Era il 1995: Kurt Cobain era morto, i Kyuss si erano sciolti ed i Pearl Jam non si sentivano tanto bene (Woody ci perdonerà). Il Grunge aveva già vissuto il suo breve ed intenso apogeo, che l’avrebbe reso immortale. L’hair metal e la new wave con i suoi sintetizzatori spazzati via da un tornado di camicie a quadri e chitarre non sempre accordate ma potenti. Di lì a poco anche i Soundgarden si sarebbero sciolti, l’aberrazione del Nu Metal avrebbe preso il controllo della scena rock, Layne Staley si sarebbe incamminato verso un tunnel senza ritorno.

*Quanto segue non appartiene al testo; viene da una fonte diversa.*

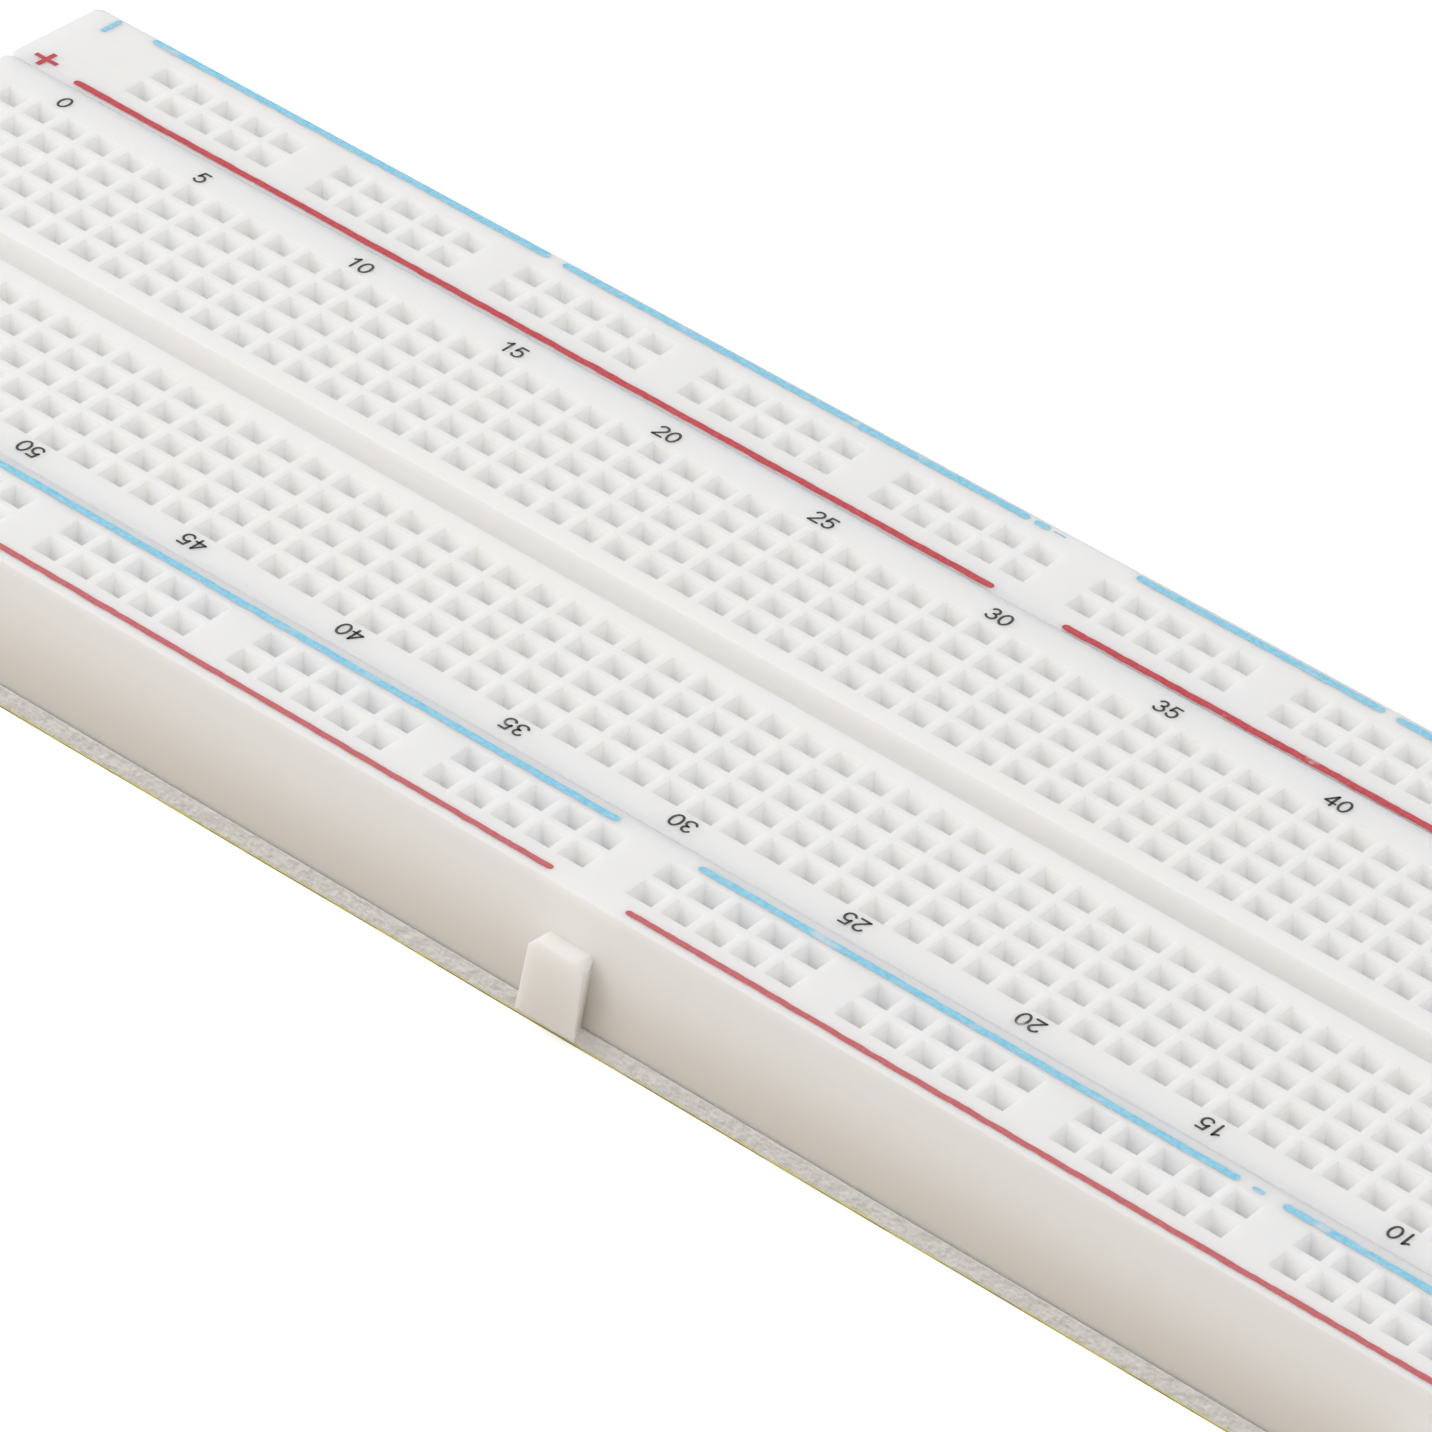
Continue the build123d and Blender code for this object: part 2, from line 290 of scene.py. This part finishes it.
def housing_plastic():
    """Moulded white ABS that lets light through, with painted shade that darkens and warms it low on its
    walls, a painted glow just below the top, and a painted glow tinted by the ink beside the lines."""
    s = Shader("housing_plastic")
    drift = s.remap(s.noise(30 * MM, 2.0), 0.35, 0.65)
    base = s.mix(drift, PLASTIC_WARM, PLASTIC_COOL)
    mottle = s.remap(s.noise(1.6 * MM, 4.0), 0.3, 0.7)
    base = s.mix(s.times(mottle, 0.3), base, PLASTIC_MOTTLE)
    height, across = s.axis("Z"), s.axis("Y")
    # Painted shade: darker and warmer towards the bottom of the walls, with less of it on the thin tabs
    low = s.remap(height, *PAINTED_SHADE_HEIGHTS, 1.0, 0.0)
    painted_shade_share = s.remap(across, NEAR_WALL - TAB_REACH, NEAR_WALL, TAB_PAINTED_SHADE_SHARE, 1.0)
    base = s.mix(s.times(low, painted_shade_share), base, PLASTIC_PAINTED_SHADE)
    # Painted glow: paler just below the top, ending at the top face
    painted_top_glow = s.times(s.remap(height, *PAINTED_GLOW_HEIGHTS), s.remap(height, *TOP_FACE, 1.0, 0.0))
    base = s.mix(painted_top_glow, base, PLASTIC_PAINTED_GLOW)
    # Painted glow tinted by the ink: high on the board, the plastic beside each blue and red line is tinted
    # towards the ink's colour
    upper = s.remap(height, *INK_GLOW)
    for y in BLUE_LINES:
        glow = s.times(upper, s.close_to(across, y, BLUE_GLOW))
        base = s.mix(s.times(glow, BLUE_GLOW_STRENGTH), base, PLASTIC_PAINTED_BLUE_GLOW)
    for y in RED_LINES:
        glow = s.times(upper, s.close_to(across, y, RED_GLOW))
        base = s.mix(glow, base, PLASTIC_PAINTED_RED_GLOW)
    flecks = specks(s, 9 * MM, 0.11 * MM, 0.12)
    base = s.mix(s.times(flecks, 0.7), base, PLASTIC_FLECK)
    grain = s.noise(0.22 * MM, 3.0)
    flow = s.noise(3.0 * MM, 2.0)
    normal = s.bump(flow, 0.02 * MM, 0.5)
    normal = s.bump(grain, 0.006 * MM, 0.5, normal)
    s.set(
        Base_Color=base,
        Roughness=s.remap(s.noise(0.8 * MM, 3.0), 0.3, 0.7, 0.36, 0.5),
        Normal=normal,
        Subsurface_Weight=1.0,
        Subsurface_Radius=(1.0, 0.93, 0.84),
        Subsurface_Scale=1.5 * MM,
        IOR=1.5,
        Specular_IOR_Level=0.25,
    )
    return s.material


def foam_tape():
    """Closed-cell foam: pale cells of mixed size, with painted shade in the hollows where the knife opened
    them, paler at their rims.
    """
    s = Shader("foam_tape")
    cells = s.add("ShaderNodeTexVoronoi", Vector=s.place, Scale=1 / (0.32 * MM), Randomness=1.0)
    hollow_shade_fade = s.remap(cells.outputs["Distance"], 0.1, 0.75)
    tone = s.remap(s.noise(0.5 * MM, 4.0, 0.7), 0.35, 0.65)
    base = s.mix(tone, FOAM_DARK, FOAM_PALE)
    # Painted shade: the hollows of the open cells keep the darker tones, and their rims turn paler
    base = s.mix(s.times(hollow_shade_fade, 0.45), base, FOAM_RIM_UNSHADED)
    base = s.mix(s.times(specks(s, 1.1 * MM, 0.09 * MM, 0.2), 0.4), base, FOAM_SPECK)
    normal = s.bump(cells.outputs["Distance"], 0.12 * MM, 0.7)
    normal = s.bump(s.noise(0.12 * MM, 2.0), 0.03 * MM, 0.6, normal)
    s.set(
        Base_Color=base,
        Roughness=s.remap(s.noise(0.6 * MM), 0.3, 0.7, 0.85, 0.97),
        Normal=normal,
        Subsurface_Weight=0.3,
        Subsurface_Radius=(1.0, 1.0, 1.0),
        Subsurface_Scale=0.4 * MM,
        Specular_IOR_Level=0.25,
    )
    return s.material


def release_paper():
    """Yellow siliconised paper with fine fibres, faint cockles and a duller cut edge."""
    s = Shader("release_paper")
    fibres = s.remap(s.noise(0.5 * MM, 5.0, 0.7, s.stretched((0.35, 1.0, 1.0))), 0.35, 0.65)
    clouds = s.remap(s.noise(7 * MM, 3.0), 0.3, 0.7)
    base = s.mix(fibres, PAPER_DARK, PAPER_LIGHT)
    base = s.mix(s.times(clouds, 0.4), base, PAPER_CLOUD)
    facing = s.add("ShaderNodeNewGeometry").outputs["Normal"]
    upright = s.add("ShaderNodeSeparateXYZ", Vector=facing).outputs["Z"]
    # The upright cut edge is drawn much darker than the top, in darker and less dark patches
    cut_edge = s.close_to(upright, 0.0, 0.5)
    edge_patches = s.remap(s.noise(3.5 * MM, 3.0, 0.6), 0.4, 0.62)
    base = s.mix(cut_edge, base, s.mix(edge_patches, CUT_EDGE_DARKEST, CUT_EDGE_LESS_DARK))
    normal = s.bump(s.noise(9 * MM, 2.0), 0.25 * MM, 0.35)
    normal = s.bump(fibres, 0.008 * MM, 0.5, normal)
    s.set(
        Base_Color=base,
        Roughness=s.remap(clouds, 0.0, 1.0, 0.42, 0.6),
        Normal=normal,
        Coat_Weight=0.15,
        Coat_Roughness=0.35,
    )
    return s.material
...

Ma nel 1995 il rock aveva ancora qualcosa da dire: ed era una voce così forte che anche la nascente Mtv Italia dovette ascoltare. L’edonismo degli anni ’80 era finito, le angosce esistenziali degli adolescenti non avevano più le vie di fuga del dualismo tra paninari e punk in cui rifugiarsi. In quell’anno venne fuori un disco che le raccolse tutte, in ogni forma possibile, sistemandole in un meraviglioso caleidoscopio. Il viaggio di un giovanissimo partendo dall’alba al tramonto prima (Dawn to Dusk) passando dal crepuscolo alla notte stellata poi (Twilight to Starlight). Attraverso l’insicurezza che si prova in quell’età, ed alle possibilità di trovare comunque la propria strada.
Una via fatta di dubbi, paure e l’ansia che ciascuno di noi, almeno una volta nella vita, ha provato sulla propria pelle. Sentirsi rifiutati da tutto il mondo, e vomitargli contro rabbia o solitudine. Questa è la genesi di Mellon Collie and the Infinite Sadness, capolavoro degli Smashing Pumpkins. Un disco che Wikipedia descrive come “un compendio di 40 anni di rock, evidente anche nei suoi acclamati singoli, partendo dal pop di 1979, all’orchestrale Tonight, Tonight, il violento grunge di Bullet with Butterfly Wings e il martellante riff di sabbathiana memoria di Zero”.
Album doppio, 28 canzoni: sarà lo stesso Billy Corgan a dire che “tra Bullet with Butterfly Wings (ascolta qui) e 1979 (ascolta qui) avete gli estremi di Mellon Collie and the Infinite Sadness. Avete letteralmente ascoltato la fine delle cose rock e l’inizio della cose nuove“. Perché c’è un prima e un dopo questo disco, per gli Smashing e per tutto il Grunge. Eccessive, teatrali, capaci di alternarsi tra atmosfere intime e sinfoniche e altre aggressive e nichilistiche. Ci sono tracce di industrial-metal e prog; c’è del pop scarno e mai banale, del puro e semplice rock, acustico o metallico. Un muro di chitarre, di parole, di suoni, apparentemente privi di una coerenza.
Mellon Collie non è un disco che merita troppe parole. È un’esperienza di vita, è un percorso che hanno fatto tutti, almeno una volta, anche se magari oggi non lo ricordano. Al primo ascolto appare caotico, ma c’è un inizio ed una fine, come ha detto Corgan. C’è un viaggio che termina in una notte stellata e “con i fari puntati all’alba, eravamo sicuri che non avremmo mai visto la fine di tutto“. Lui nel 1979 aveva 12 anni, e non era più un bambino. Raccontare il disagio giovanile senza fare retorica è molto difficile: Mellon Collie riesce in un compito ingrato per chiunque.